Baru-baru ini, salah satu kader Muhammadiyah, Abdul Kahar Muzakkir, ditetapkan sebagai pahlawan nasional. Penghargaan tersebut diberikan secara resmi pada 08 November 2019, tanggal di mana Masyumi berdiri pada 1945. Kahar Muzakkir merupakan salah satu anggota Badan Penyelidik Usaha-usaha Persiapan Kemerdekaan Indonesia (BPUPKI) bersama Panitia Sembilan lain yang bertugas merumuskan dasar konstitusi negara. Dari Panitia Sembilan tersebut, empat di antaranya adalah kader Muhammadiyah: Soekarno, Ki Bagus Hadikusumo, Kasman Singodimedjo, dan Abdul Kahar Muzakkir.

Soekarno mengakui kekagumannya terhadap cara Islam yang diajarkan Ahmad Dahlan pada era 1916-an.  Saat tinggal di rumah HOS Cokroaminoto di Surabaya, Soekarno selalu ngintil (mengikuti) pengajian Ahmad Dahlan. Pada era sebelum kemerdekaan, Soekarno pernah menjadi ketua Majelis Pengajaran Muhammadiyah Bengkulu di mana dia menikahi putri tokoh Muhammadiyah setempat bernama Fatmawati yang kemudian menjadi pahlawan nasional. Diketahui juga, bahwa saat Fatmawati menjahit bendera merah putih, istri Soekarno ini sering menyanyikan lagu Nasyiatul ‘Aisyiyah, salah satu ortom Muhammadiyah untuk perempuan muda.

Puncak pengakuan pencetus Pancasila ini sebagai kader Muhammadiyah adalah, ketika Soekarno memberikan sambutan pada Muktamar Muhammadiyah Setengah Abad 1962 di Jakarta dan mengatakan:

“Maka oleh karena itu, saudara-saudara, kok makin lama makin saya cinta kepada Muhammadiyah. Tatkala umur 15 tahun, saya simpati kepada Kyai Ahmad Dahlan, sehingga mengintil kepadanya, tahun 1938 saya resmi menjadi anggota Muhammadiyah, tahun 1946 saya minta jangan dicoret nama saya dari Muhammadiyah, tahun 1962 ini saya berkata: moga-moga saya diberi umur panjang oleh Allah Subhanahu wa Ta’ala, dan jikalau saya meninggal, supaya saya dikubur dengan membawa nama Muhammadiyah atas kain kafan saja.”

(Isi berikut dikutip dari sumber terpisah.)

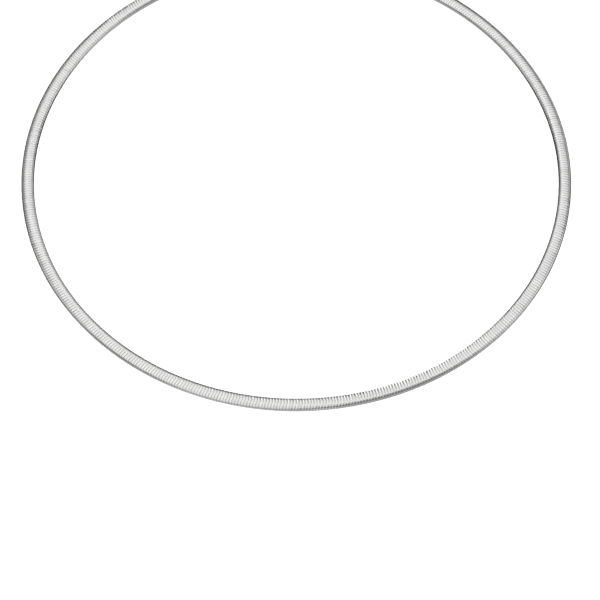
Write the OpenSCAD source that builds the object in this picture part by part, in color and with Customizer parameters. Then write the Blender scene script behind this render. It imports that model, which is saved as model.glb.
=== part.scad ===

Ki Bagus Hadikusumo adalah murid Ahmad Dahlan yang kemudian menjadi ketua Muhammadiyah 1942-1953 menggantikan Mas Mansur saat Indonesia berada pada masa penjajahan Jepang dan revolusi fisik melawan pendudukan Belanda. Ki Bagus lah penentu akhir dari rumusan Pancasila sehingga hilang tujuh kata pada sila pertama Pancasila. Tujuh kata yang dihapus adalah: “…dengan kewajiban menjalankan syariat Islam bagi pemeluk-pemeluknya”.

Baca Juga  Al-Yusr sebagai Hakikat Prinsip Moderasi Beragama

Kasman Singodimedjo selalu menjadi salah satu pengurus teras Pimpinan Pusat (PP) Muhammadiyah sejak 1950 hingga 1981. Sementara itu, Abdul Kahar Muzakkir sejak 1942 hingga 1974 juga selalu menjadi elite PP Muhammadiyah. Ini sebuah periode panjang yang tidak bisa diragukan lagi bahwa Kasman dan Kahar adalah kader Muhammadiyah.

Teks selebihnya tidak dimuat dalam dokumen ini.